What is a Data Warehouse?

A data warehouse is a centralized system designed to store, manage, and analyze large volumes of structured data collected from various sources within an organization. Unlike traditional databases that are optimized for day-to-day operations (like processing customer orders or updating records), data warehouses are optimized for analytical processing-helping businesses make sense of their data, identify trends, and support better decision-making.

Think of a data warehouse as the digital brain of an organization's information ecosystem. It integrates data from multiple systems-such as customer relationship management (CRM), finance, sales, logistics, or marketing-into a single source of truth. This unified view allows analysts, executives, and data scientists to ask complex questions like:

  • Which products are performing best in different regions?

  • How has customer behavior changed over time?

  • What forecasts can we make based on historical trends?

Key Characteristics of a Data Warehouse

To understand what makes a data warehouse different from other data storage systems, it's essential to look at its core characteristics. These features define how a data warehouse functions and why it is uniquely suited for analytical tasks.

Subject-Oriented

A data warehouse is organized around key business subjects or domains-such as customers, sales, finance, or inventory-rather than around specific applications. This structure allows decision-makers to analyze data from a business perspective, making it easier to generate insights and answer high-level strategic questions.

Example: Instead of storing data based on individual transactions, a subject-oriented warehouse might organize it by customer lifetime value, product performance, or regional sales trends.

Integrated

Data warehouses integrate data from various sources-often with differing formats, units, naming conventions, and data types-into a consistent, unified format. This integration ensures that data from different departments or systems (e.g., ERP, CRM, web analytics) can be analyzed together in a coherent way.

Example: A customer's name might appear as "First Last" in one system and "Last, First" in another. A data warehouse standardizes these variations so that every occurrence of that customer is treated the same.

Time-Variant

Unlike operational systems that often only deal with current data, a data warehouse maintains historical data-sometimes spanning years. This time-oriented structure enables trend analysis, forecasting, and understanding how key metrics have evolved.

Example: A business can compare this year's Q3 revenue with the last five years to detect seasonal patterns or long-term growth.

Non-Volatile

Once data is loaded into the data warehouse, it is not changed or deleted. This ensures data stability, allowing for consistent reporting over time. Users can rely on the fact that historical reports remain accurate even if the source data changes in real-time systems.

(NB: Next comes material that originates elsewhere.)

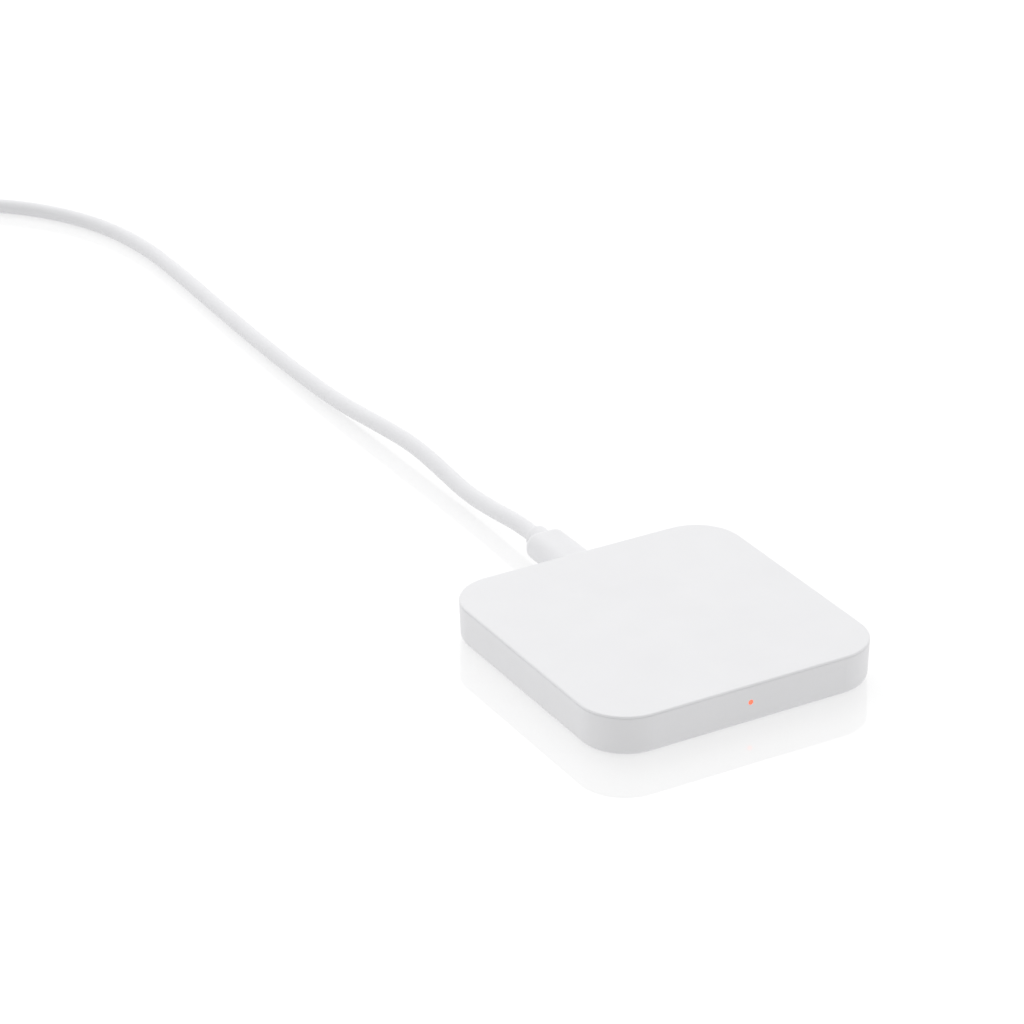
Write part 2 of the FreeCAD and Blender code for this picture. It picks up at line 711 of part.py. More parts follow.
def make_plug_moulding():
    """The white moulding of the small plug, with its round collar."""
    body = new_body("plug_moulding")
    face = new_sketch(body, "face", "XZ_Plane", f"-{PLUG_FACE}", y=f"{S}port_height")
    add_rounded_rectangle(face, f"{S}plug_width", f"{S}plug_height", f"{S}plug_corner")
    pad(body, "grip", face, f"{S}plug_length", along=-1)
    dress(body, "Fillet", "grip_end", lies_at("Y", value(PLUG_END)), f"{S}plug_end_round")
    shoulder = f"({PLUG_END} - {S}plug_end_round)"
    ring = new_sketch(body, "ring", "XZ_Plane", f"-{shoulder}", y=f"{S}port_height")
    add_circle(ring, f"{S}collar_diameter")
    pad(body, "collar", ring, f"{S}plug_end_round + {S}collar_length", along=-1)
    collar_end = value(f"{PLUG_END} + {S}collar_length")
    dress(body, "Fillet", "collar_end", lies_at("Y", collar_end), f"{S}collar_round")
    root = new_sketch(body, "root", "XZ_Plane", f"-{PLUG_FACE}", y=f"{S}port_height")
    add_rounded_rectangle(root, f"{S}shell_width", f"{S}shell_height", f"{S}shell_corner")
    pocket(body, "shell_root", root, f"{S}shell_root", along=-1)
    return body


def make_plug_inside():
    """The small plug's shell, its insulator and five contacts."""
    tip = f"({PLUG_FACE} - {S}shell_reach)"
    total = f"{S}shell_reach + {S}shell_root"
    shell = new_body("plug_shell")
    for name, kind, shrink in (("outside", pad, "0"), ("inside", pocket, f"2 * {S}sheet_metal")):
        face = new_sketch(shell, name, "XZ_Plane", f"-{tip}", y=f"{S}port_height")
        sides = (f"{S}shell_width - {shrink}", f"{S}shell_height - {shrink}")
        add_rounded_rectangle(face, *sides, f"{S}shell_corner - {shrink} / 2")
        kind(shell, f"{name}_face", face, total, along=-1)
    insulator = new_body("plug_insulator")
    inner_height = f"({S}shell_height - 2 * {S}sheet_metal)"
    inner_width = f"({S}shell_width - 2 * {S}sheet_metal)"
    behind = f"({PLUG_FACE} - {S}insert_depth)"
    rear = new_sketch(insulator, "rear", "XZ_Plane", f"-{behind}", y=f"{S}port_height")
    sides = [f"{side} - {S}press_gap" for side in (inner_width, inner_height)]
    add_rounded_rectangle(rear, *sides, f"{S}shell_corner - {S}sheet_metal")
    pad(insulator, "rear_face", rear, f"{S}insert_depth + {S}shell_root", along=-1)
    shelf_bottom = f"({S}port_height - {inner_height} / 2 + {S}press_gap)"
    level = f"{shelf_bottom} + {S}shelf_thickness / 2"
    shelf = new_sketch(insulator, "shelf", "XZ_Plane", f"-{behind}", y=level)
    add_rectangle(shelf, f"{inner_width} - 2 * {S}shelf_margin", f"{S}shelf_thickness")
    pad(insulator, "contact_shelf", shelf, f"{S}shelf_reach")
    contact_level = f"{shelf_bottom} + {S}shelf_thickness"
    make_contacts("plug_contacts", f"{behind} - {S}contact_length", contact_level)


# ---------------------------------------------------------------- cord

# Points that the cord's middle line is laid by, in millimetres, from the collar to the coil.
CORD_ROUTE = [
    (0.0, 62.55, 6.0),
    (0.0, 70.5, 6.0),
    (-0.6, 82.0, 4.8),
    (-1.1, 96.0, 4.0),
    (-0.5, 112.0, 4.7),
    (-0.2, 128.0, 5.2),
    (-1.3, 146.0, 4.2),
    (-2.8, 166.0, 2.9),
    (-3.1, 190.0, 2.4),
    (-2.8, 218.0, 2.2),
    (-2.0, 246.0, 2.2),
    (-1.0, 273.0, 2.2),
    (-1.0, 299.0, 2.2),
    (-6.0, 323.0, 2.2),
    (-18.0, 344.0, 2.2),
    (-36.0, 359.0, 2.3),
    (-58.0, 366.0, 2.6),
    (-80.0, 363.0, 2.95),
]

# The other end, from the top of the coil to the far plug.
TAIL_ROUTE = [
    (-103.4, 336.1, 7.35),
    (-103.5, 327.0, 6.7),
    (-104.1, 316.0, 4.9),
    (-105.4, 306.0, 4.0),
    (-107.0, 297.0, 4.0),
]


def rounded_path(route):
    """Straight runs joined by tangent arcs, each arc as large as its two runs allow."""
    points = [Vector(*spot) for spot in route]
    edges, radii = [], []
    start = points[0]
    for before, corner, after in zip(points, points[1:], points[2:]):
        into = (corner - before).normalize()
        out = (after - corner).normalize()
        reach = 0.45 * min((corner - before).Length, (after - corner).Length)
        half = into.getAngle(out) / 2
        radius = reach / math.tan(half)
        radii.append(round(radius, 1))
        first, last = corner - into * reach, corner + out * reach
        inward = (out - into).normalize()
        middle = corner + inward * (radius / math.cos(half) - radius)
        edges.append(Part.LineSegment(start, first).toShape())
        edges.append(Part.Arc(first, middle, last).toShape())
        start = last
    edges.append(Part.LineSegment(start, points[-1]).toShape())
    return edges, radii


def make_cord(name, route):
    """A round tube along a route, its volume compared with its section times its length."""
    diameter = value(f"{S}cord_diameter")
    edges, radii = rounded_path(route)
    length = sum(edge.Length for edge in edges)
    first = Vector(*route[1]) - Vector(*route[0])
    shape = swept(edges, Vector(*route[0]), first, diameter)
    expected = math.pi * diameter ** 2 / 4 * length
    print(f"{name}: length {length:.1f} mm, radii {radii} mm")
    print(f"{name}: volume {shape.Volume:.1f}, section x length {expected:.1f} mm3")
    return solid_node(name, shape)


def make_cord_coil():
    """The outer shape of the wound part of the cord: a ring with round edges."""
    body = new_body("cord_coil")
    level = f"{S}tie_thickness + {S}tie_air + {S}ring_turn_height / 2"
    section = new_sketch(body, "section", "XZ_Plane", x=f"{S}ring_middle_radius", y=level)
    sides = (f"{S}ring_width", f"{S}ring_turn_height")
    add_rounded_rectangle(section, *sides, f"{S}cord_diameter / 2")
    revolve(body, "ring", section)
    body.Placement = Placement(Vector(value(f"{S}ring_x"), value(f"{S}ring_y"), 0), Rotation())
    return body


def make_cord_tie():
    """A strap once round the coil's section, following its curve."""
    body = new_body("cord_tie")
    level = f"{S}tie_thickness + {S}tie_air + {S}ring_turn_height / 2"
    section = new_sketch(body, "section", "XZ_Plane", x=f"{S}ring_middle_radius", y=level)
    air = f"2 * {S}tie_air"
    for grow in (air, f"{air} + 2 * {S}tie_thickness"):
        sides = (f"{S}ring_width + {grow}", f"{S}ring_turn_height + {grow}")
        add_rounded_rectangle(section, *sides, f"{S}cord_diameter / 2 + ({grow}) / 2")
    revolve(body, "strap", section, f"{S}tie_angle")
    turn = Rotation(Vector(0, 0, 1), value(f"{S}tie_place"))
    body.Placement = Placement(Vector(value(f"{S}ring_x"), value(f"{S}ring_y"), 0), turn)
    return body


# ---------------------------------------------------------------- plug at the far end

def place_far_plug(node):
    """Moves a piece drawn along +X from the strain relief to where the far plug lies."""
    turn = Rotation(Vector(0, 0, 1), value(f"{S}usb_heading"))
    spot = Vector(value(f"{S}usb_x"), value(f"{S}usb_y"), 0)
    node.Placement = Placement(spot, turn)


def make_usb_moulding():
    """The white moulding of the large plug, with its tapered strain relief."""
    body = new_body("usb_moulding")
    back = f"{S}relief_length"
    front = f"({back} + {S}usb_length)"
    face = new_sketch(body, "face", "YZ_Plane", back, y=USB_Z)
    add_rounded_rectangle(face, f"{S}usb_width", f"{S}usb_height", f"{S}usb_corner")
    pad(body, "grip", face, f"{S}usb_length")
    dress(body, "Fillet", "back_edge", lies_at("X", value(back)), f"{S}usb_end_round")
    dress(body, "Fillet", "front_edge", lies_at("X", value(front)), f"{S}usb_shell_corner")
    relief = new_sketch(body, "relief", "YZ_Plane", back, y=USB_Z)
    add_circle(relief, f"{S}relief_end")
    narrowing = f"-atan(({S}relief_end - {S}relief_start) / 2 / {S}relief_length)"
    pad(body, "strain_relief", relief, back, along=-1, taper=narrowing)
    root = new_sketch(body, "root", "YZ_Plane", f"{front} - {S}usb_shell_root", y=USB_Z)
    sides = (f"{S}usb_shell_width", f"{S}usb_shell_height")
    add_rounded_rectangle(root, *sides, f"{S}usb_shell_corner")
    pocket(body, "shell_root", root, f"{S}usb_shell_root")
    return body


def make_usb_inside():
    """The large plug's shell with its four windows, its insulator and four contacts."""
    front = f"({S}relief_length + {S}usb_length)"
    root = f"({front} - {S}usb_shell_root)"
    total = f"{S}usb_shell_root + {S}usb_shell_reach"
    shell = new_body("usb_shell")
    for name, kind, shrink in (("outside", pad, "0"), ("inside", pocket, f"2 * {S}usb_metal")):
        face = new_sketch(shell, name, "YZ_Plane", root, y=USB_Z)
        sides = (f"{S}usb_shell_width - {shrink}", f"{S}usb_shell_height - {shrink}")
        add_rounded_rectangle(face, *sides, f"{S}usb_shell_corner - {shrink} / 2")
        kind(shell, f"{name}_face", face, total)
    for name, side in (("left_windows", "1"), ("right_windows", "-1")):
        place = {"x": f"{front} + {S}window_place", "y": f"{side} * {S}window_offset"}
        window = new_sketch(shell, f"{name}_outline", **place)
        add_rectangle(window, f"{S}window_length", f"{S}window_width")
        pocket(shell, name, window, f"{S}usb_height")
    insulator = new_body("usb_insulator")
    inner_width = f"({S}usb_shell_width - 2 * {S}usb_metal)"
    inner_height = f"({S}usb_shell_height - 2 * {S}usb_metal)"
    rear = new_sketch(insulator, "rear", "YZ_Plane", root, y=USB_Z)
    sides = [f"{side} - {S}press_gap" for side in (inner_width, inner_height)]
    add_rounded_rectangle(rear, *sides, f"{S}usb_shell_corner - {S}usb_metal")
    pad(insulator, "rear_face", rear, f"{S}usb_shell_root + {S}usb_block_reach")
    plate_top = f"({USB_Z} - {S}contact_plane)"
    level = f"{plate_top} - {S}usb_plate_thickness / 2"
    start = f"({front} + {S}usb_block_reach)"
    plate = new_sketch(insulator, "plate", "YZ_Plane", start, y=level)
    add_rectangle(plate, f"{inner_width} - 2 * {S}usb_plate_margin", f"{S}usb_plate_thickness")
    pad(insulator, "contact_plate", plate, f"{S}usb_plate_reach")
    size = [f"{S}usb_contact_{side}" for side in ("length", "width", "thickness")]
    middles = [f"{side} * {S}usb_{row}_contact" for row in ("outer", "inner") for side in (-1, 1)]
    members = []
    for i, middle in enumerate(middles):
        corner = (f"{start} + {S}usb_contact_start", f"{middle} - {S}usb_contact_width / 2", plate_top)
        members.append(block(f"usb_contact_{i}", size, corner))
    contacts = group("usb_contacts", members)
    return shell, insulator, contacts


# ---------------------------------------------------------------- the whole part

def build():
    make_housing()
    make_top_cover()
    make_rubber_feet()
    make_cover_screws()
    make_light_pipe()
    make_circuit_board()
    make_components()
    make_socket()
    make_ferrite()
    make_adhesive_ring()
    make_transmitter_coil()
    make_coil_leads()
    make_thermistor()
    make_foam_spacers()
    make_plug_moulding()
    make_plug_inside()
    make_cord("cord", CORD_ROUTE)
    make_cord("cord_tail", TAIL_ROUTE)
    make_cord_coil()
    make_cord_tie()
    for node in (make_usb_moulding(), *make_usb_inside()):
        place_far_plug(node)


NODES = [
    "housing", "top_cover", "rubber_feet", "cover_screws", "light_pipe",
    "circuit_board", "controller_chip", "regulator_chip", "supply_inductor",
    "bridge_transistors", "resonant_capacitors", "bulk_capacitors", "chip_resistors",
    "status_led", "socket_shell", "socket_tongue", "socket_contacts",
    "ferrite_shield", "adhesive_ring", "transmitter_coil", "coil_leads",
    "coil_thermistor", "foam_spacers",
    "plug_moulding", "plug_shell", "plug_insulator", "plug_contacts",
    "cord", "cord_tail", "cord_coil", "cord_tie",
    "usb_moulding", "usb_shell", "usb_insulator", "usb_contacts",
]


def check_and_write():
    """Stops on any failed object, then writes one file for each node."""
    doc.recompute()
    for item in doc.Objects:
        if {"Invalid", "Error"} & set(item.State):
            raise RuntimeError(f"{item.Name} failed: {item.State}")
    for name in NODES:
        shape = doc.getObject(name).Shape
        if shape.isNull() or not shape.isValid():
            raise RuntimeError(f"{name} has no valid shape")
        shape.exportStep(f"parts/{name}.step")
        box = shape.BoundBox
        print(f"{name}: {len(shape.Solids)} solids, {shape.Volume:.2f} mm3,"
              f" z {box.ZMin:.2f} to {box.ZMax:.2f}")


build()
check_and_write()
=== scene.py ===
"""Looks of a wireless charging pad with its plug-in cord, in metres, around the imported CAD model."""

import json
import math

import bpy
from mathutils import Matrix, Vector


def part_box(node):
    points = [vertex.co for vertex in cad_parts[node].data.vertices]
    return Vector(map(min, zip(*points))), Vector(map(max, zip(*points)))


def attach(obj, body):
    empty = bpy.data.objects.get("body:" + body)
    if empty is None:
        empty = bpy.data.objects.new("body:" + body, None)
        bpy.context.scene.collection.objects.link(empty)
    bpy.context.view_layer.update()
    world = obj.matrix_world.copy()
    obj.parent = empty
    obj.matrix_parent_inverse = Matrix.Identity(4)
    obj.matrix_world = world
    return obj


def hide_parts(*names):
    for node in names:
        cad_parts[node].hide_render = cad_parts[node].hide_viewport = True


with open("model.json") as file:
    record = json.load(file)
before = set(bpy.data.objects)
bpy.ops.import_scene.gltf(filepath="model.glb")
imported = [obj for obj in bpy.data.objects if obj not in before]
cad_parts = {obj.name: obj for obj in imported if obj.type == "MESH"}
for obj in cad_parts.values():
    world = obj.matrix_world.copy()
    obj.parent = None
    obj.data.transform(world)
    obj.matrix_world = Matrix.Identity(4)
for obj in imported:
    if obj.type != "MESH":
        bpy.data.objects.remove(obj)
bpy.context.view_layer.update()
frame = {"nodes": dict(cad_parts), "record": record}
MM = 0.001

# ---------------------------------------------------------------- places taken from the frame

PAD_LOW, PAD_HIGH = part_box("top_cover")
PAD_TOP = Vector(((PAD_LOW[0] + PAD_HIGH[0]) / 2, (PAD_LOW[1] + PAD_HIGH[1]) / 2, PAD_HIGH[2]))
RING_LOW, RING_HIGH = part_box("cord_coil")
RING_CENTRE = [(low + high) / 2 for low, high in zip(RING_LOW, RING_HIGH)]

# ---------------------------------------------------------------- camera

CAMERA_AZIMUTH = -32.19
CAMERA_ELEVATION = 28.07
CAMERA_DISTANCE = 0.949
CAMERA_PITCH = 26.54
CAMERA_YAW = -30.47
CAMERA_LENS = 136.1
CAMERA_SENSOR = 36
CAMERA_SHIFT = -0.0469
CAMERA_NEAR = 0.01
CAMERA_FAR = 100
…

Example: If a product was sold at a certain price in 2021, that price remains in the warehouse even if the price changes later. This preserves historical accuracy.

Optimized for Query and Analysis

Unlike transactional databases designed for fast inserts and updates, data warehouses are built for complex queries and analytics. They often include indexing, aggregation, and partitioning strategies that make it efficient to scan massive datasets.

Example: A user can run a query to find the top 10 products by region over the last three years-something that would be slow or impractical in a transactional system.